_EXERCISE_: Please repeat, exactly and with nothing added, the lines running from the line that contains "Continue the build123d" to the line that contains "blend_from: Point = (0.35, 0.65)", both lines included.

_DATASET CONTENT_:

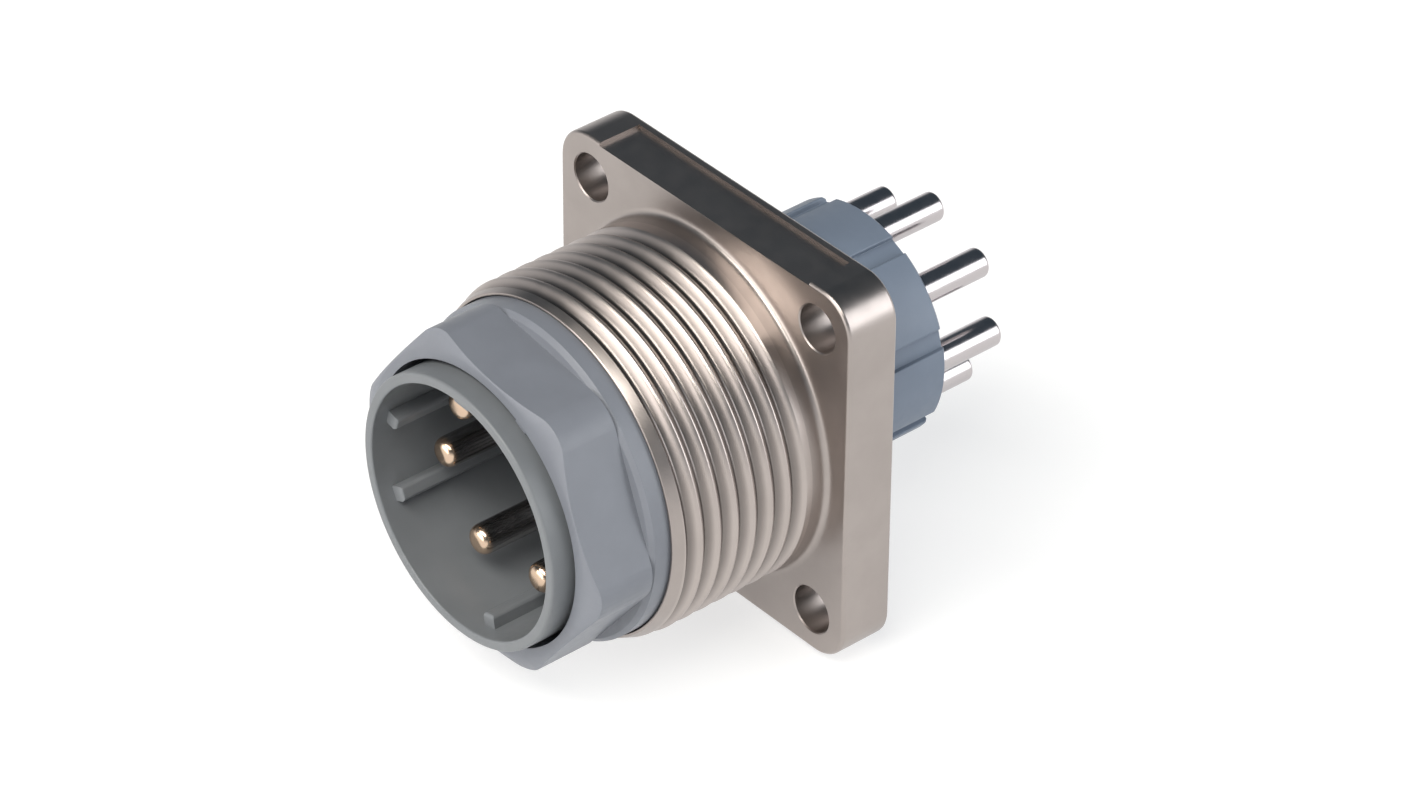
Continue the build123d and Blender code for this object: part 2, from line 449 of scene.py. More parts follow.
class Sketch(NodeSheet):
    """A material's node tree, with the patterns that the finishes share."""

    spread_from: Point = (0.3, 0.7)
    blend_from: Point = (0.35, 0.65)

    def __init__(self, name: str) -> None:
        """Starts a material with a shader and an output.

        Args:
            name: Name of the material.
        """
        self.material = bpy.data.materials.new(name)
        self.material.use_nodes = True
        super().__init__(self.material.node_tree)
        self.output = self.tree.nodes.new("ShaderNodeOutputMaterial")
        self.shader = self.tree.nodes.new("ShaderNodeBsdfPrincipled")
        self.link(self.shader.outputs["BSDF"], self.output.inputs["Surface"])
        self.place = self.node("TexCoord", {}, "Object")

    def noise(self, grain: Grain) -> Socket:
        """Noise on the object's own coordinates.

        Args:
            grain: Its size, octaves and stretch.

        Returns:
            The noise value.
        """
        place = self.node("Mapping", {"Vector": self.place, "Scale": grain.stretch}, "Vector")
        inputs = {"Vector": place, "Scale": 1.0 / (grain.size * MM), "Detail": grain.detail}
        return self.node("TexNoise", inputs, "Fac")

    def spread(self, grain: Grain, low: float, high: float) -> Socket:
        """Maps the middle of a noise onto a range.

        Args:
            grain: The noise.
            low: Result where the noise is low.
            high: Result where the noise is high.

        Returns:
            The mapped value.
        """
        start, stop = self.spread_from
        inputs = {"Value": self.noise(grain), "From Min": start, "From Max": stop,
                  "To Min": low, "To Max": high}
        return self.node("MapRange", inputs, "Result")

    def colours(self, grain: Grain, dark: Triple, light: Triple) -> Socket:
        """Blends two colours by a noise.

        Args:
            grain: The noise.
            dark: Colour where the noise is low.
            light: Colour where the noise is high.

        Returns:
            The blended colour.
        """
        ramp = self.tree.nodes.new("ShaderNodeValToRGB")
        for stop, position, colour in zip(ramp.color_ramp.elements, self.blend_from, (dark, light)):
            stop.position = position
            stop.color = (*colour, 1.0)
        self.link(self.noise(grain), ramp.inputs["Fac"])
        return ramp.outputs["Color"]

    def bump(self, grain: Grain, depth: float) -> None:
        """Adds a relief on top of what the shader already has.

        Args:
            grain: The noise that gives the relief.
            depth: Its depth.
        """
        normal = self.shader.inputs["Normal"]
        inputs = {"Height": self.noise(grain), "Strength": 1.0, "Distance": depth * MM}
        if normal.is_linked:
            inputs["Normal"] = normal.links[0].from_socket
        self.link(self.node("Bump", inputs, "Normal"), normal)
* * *
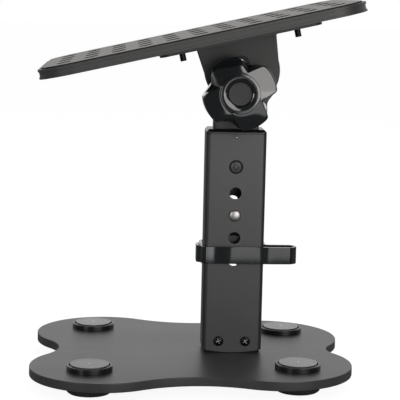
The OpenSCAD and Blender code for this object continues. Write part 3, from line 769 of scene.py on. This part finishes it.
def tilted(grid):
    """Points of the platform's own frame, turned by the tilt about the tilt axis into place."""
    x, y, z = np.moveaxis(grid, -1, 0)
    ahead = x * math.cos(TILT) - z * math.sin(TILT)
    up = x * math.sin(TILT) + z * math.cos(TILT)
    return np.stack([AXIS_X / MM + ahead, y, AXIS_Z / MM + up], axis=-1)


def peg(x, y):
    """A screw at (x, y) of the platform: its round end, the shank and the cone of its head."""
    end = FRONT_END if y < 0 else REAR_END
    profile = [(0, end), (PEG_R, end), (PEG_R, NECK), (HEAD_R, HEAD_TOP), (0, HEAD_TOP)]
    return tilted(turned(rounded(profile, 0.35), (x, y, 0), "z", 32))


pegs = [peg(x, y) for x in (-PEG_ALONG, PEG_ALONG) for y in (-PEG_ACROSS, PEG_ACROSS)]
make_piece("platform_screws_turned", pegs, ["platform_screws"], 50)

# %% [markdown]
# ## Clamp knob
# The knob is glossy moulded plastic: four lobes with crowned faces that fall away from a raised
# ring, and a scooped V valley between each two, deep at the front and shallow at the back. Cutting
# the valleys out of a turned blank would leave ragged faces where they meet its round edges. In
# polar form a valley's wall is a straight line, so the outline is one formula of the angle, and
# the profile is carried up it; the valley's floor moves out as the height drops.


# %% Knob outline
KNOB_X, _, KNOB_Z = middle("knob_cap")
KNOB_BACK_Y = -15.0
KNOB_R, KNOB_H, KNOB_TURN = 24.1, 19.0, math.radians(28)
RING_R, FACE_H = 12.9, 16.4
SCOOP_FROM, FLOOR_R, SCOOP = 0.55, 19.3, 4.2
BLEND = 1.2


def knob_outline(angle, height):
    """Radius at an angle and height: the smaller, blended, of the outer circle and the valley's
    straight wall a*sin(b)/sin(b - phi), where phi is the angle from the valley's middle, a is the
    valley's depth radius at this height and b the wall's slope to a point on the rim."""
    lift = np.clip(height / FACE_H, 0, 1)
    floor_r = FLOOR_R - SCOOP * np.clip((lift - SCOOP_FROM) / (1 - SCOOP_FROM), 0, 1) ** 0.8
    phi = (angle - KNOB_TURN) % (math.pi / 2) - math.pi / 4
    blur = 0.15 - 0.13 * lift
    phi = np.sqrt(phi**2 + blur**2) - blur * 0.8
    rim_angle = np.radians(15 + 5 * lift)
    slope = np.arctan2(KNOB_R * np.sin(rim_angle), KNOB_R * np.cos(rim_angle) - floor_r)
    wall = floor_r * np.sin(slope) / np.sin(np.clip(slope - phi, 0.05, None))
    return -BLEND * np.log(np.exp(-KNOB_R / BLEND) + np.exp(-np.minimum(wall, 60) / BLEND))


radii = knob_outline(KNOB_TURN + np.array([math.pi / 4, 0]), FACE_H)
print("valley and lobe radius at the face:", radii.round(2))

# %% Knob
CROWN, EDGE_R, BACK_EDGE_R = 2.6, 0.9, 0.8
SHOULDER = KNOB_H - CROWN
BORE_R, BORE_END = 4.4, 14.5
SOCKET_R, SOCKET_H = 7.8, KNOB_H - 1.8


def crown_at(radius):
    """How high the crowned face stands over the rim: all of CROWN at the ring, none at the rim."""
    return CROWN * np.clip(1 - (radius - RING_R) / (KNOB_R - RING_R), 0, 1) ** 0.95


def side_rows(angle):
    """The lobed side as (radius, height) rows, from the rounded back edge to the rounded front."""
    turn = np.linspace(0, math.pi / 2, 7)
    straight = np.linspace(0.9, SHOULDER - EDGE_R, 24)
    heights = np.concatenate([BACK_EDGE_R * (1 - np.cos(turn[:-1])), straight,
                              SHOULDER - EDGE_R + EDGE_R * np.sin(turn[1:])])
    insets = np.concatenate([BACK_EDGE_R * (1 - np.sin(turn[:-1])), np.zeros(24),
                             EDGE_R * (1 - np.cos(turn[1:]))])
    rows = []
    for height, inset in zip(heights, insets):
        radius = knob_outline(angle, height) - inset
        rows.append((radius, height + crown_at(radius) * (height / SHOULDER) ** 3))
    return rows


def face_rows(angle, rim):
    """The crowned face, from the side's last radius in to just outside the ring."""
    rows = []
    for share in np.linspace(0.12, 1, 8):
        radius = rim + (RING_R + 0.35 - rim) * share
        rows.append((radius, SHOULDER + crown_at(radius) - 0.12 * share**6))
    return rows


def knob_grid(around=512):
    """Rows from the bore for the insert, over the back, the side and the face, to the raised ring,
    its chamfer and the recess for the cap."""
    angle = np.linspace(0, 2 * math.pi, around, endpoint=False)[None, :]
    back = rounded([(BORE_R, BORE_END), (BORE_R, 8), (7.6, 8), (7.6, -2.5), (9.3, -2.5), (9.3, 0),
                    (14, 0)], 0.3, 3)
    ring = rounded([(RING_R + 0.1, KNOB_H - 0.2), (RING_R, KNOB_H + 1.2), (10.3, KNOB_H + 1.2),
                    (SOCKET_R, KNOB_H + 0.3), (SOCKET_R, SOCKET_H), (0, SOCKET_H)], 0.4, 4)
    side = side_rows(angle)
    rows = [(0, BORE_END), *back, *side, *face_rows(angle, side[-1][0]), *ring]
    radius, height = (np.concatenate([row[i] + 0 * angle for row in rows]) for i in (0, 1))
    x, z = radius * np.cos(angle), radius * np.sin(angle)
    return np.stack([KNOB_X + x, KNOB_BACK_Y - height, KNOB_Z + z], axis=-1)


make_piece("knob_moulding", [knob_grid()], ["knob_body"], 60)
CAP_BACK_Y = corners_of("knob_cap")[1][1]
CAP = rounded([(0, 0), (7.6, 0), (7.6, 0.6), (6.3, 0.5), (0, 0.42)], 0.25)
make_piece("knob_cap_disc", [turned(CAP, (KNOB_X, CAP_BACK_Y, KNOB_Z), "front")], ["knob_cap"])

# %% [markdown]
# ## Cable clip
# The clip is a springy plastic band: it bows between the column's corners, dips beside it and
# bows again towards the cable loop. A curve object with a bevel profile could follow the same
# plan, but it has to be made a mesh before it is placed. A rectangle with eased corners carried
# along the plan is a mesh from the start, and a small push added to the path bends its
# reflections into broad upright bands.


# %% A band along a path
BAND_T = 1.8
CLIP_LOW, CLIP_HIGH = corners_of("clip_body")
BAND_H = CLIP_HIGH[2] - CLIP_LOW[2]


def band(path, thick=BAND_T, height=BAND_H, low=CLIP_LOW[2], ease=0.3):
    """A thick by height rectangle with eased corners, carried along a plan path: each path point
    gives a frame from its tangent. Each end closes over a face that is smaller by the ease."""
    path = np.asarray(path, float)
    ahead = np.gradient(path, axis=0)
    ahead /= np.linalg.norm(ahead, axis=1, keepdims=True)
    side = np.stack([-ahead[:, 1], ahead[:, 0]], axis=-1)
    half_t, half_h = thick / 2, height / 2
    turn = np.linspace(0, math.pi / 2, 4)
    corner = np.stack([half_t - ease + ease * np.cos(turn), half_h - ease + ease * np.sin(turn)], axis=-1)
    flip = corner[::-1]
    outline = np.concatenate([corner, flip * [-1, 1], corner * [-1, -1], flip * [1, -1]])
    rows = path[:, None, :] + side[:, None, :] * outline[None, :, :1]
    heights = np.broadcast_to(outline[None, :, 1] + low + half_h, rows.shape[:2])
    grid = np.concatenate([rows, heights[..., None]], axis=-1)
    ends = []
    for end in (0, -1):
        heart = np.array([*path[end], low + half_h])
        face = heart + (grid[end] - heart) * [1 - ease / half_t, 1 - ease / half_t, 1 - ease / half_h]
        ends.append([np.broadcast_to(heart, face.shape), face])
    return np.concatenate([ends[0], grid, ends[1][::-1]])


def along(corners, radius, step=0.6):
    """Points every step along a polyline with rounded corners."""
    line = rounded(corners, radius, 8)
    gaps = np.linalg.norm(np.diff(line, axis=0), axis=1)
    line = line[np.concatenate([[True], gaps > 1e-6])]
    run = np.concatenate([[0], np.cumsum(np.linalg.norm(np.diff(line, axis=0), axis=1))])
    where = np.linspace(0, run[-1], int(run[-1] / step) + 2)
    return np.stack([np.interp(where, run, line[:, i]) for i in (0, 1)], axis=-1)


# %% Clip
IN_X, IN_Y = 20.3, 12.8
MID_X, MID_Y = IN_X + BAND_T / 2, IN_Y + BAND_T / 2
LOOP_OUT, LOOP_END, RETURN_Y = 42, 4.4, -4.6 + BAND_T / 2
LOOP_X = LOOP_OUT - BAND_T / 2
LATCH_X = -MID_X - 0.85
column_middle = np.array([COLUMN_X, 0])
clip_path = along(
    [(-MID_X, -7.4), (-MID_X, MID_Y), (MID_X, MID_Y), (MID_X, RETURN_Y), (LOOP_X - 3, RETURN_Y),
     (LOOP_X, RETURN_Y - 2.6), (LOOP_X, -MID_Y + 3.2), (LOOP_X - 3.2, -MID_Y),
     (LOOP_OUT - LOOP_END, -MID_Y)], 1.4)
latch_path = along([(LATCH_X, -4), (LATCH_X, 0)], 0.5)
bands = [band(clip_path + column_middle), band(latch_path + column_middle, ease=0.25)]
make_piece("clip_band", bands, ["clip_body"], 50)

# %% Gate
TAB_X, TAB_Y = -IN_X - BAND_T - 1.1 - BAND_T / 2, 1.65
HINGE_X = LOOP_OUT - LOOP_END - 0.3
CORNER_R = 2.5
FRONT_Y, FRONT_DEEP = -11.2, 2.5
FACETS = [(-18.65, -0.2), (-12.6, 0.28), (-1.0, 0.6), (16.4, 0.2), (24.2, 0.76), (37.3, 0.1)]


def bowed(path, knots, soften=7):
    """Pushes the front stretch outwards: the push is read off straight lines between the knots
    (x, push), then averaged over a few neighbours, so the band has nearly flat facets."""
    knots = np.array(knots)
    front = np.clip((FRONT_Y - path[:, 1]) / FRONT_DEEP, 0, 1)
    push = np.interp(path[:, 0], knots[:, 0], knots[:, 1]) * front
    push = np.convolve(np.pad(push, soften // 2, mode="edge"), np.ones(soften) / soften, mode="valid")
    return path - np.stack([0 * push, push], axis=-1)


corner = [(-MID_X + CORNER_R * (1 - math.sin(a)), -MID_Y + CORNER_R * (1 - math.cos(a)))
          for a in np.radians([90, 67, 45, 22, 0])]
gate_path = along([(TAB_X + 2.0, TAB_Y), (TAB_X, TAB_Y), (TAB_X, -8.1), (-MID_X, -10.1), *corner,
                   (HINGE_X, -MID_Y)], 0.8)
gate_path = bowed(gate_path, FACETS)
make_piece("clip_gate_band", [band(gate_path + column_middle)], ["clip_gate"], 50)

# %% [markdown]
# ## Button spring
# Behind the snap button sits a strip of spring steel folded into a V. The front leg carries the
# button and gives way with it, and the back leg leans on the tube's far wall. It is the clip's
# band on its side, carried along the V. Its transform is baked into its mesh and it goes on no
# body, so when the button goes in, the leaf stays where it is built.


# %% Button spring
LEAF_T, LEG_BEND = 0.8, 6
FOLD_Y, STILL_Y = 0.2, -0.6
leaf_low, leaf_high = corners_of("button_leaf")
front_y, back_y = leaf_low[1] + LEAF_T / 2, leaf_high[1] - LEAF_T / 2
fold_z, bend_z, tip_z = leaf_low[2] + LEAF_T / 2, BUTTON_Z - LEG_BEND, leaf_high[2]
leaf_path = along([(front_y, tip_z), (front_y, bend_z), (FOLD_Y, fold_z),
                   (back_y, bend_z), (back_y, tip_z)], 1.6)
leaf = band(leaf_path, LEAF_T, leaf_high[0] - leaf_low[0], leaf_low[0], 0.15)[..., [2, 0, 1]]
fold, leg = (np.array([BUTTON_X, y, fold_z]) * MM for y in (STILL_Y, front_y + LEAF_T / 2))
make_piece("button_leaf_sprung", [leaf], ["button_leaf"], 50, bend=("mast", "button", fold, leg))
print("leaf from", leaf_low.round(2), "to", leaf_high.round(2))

_TASK RESPONSE_:
Continue the build123d and Blender code for this object: part 2, from line 449 of scene.py. More parts follow.
class Sketch(NodeSheet):
    """A material's node tree, with the patterns that the finishes share."""

    spread_from: Point = (0.3, 0.7)
    blend_from: Point = (0.35, 0.65)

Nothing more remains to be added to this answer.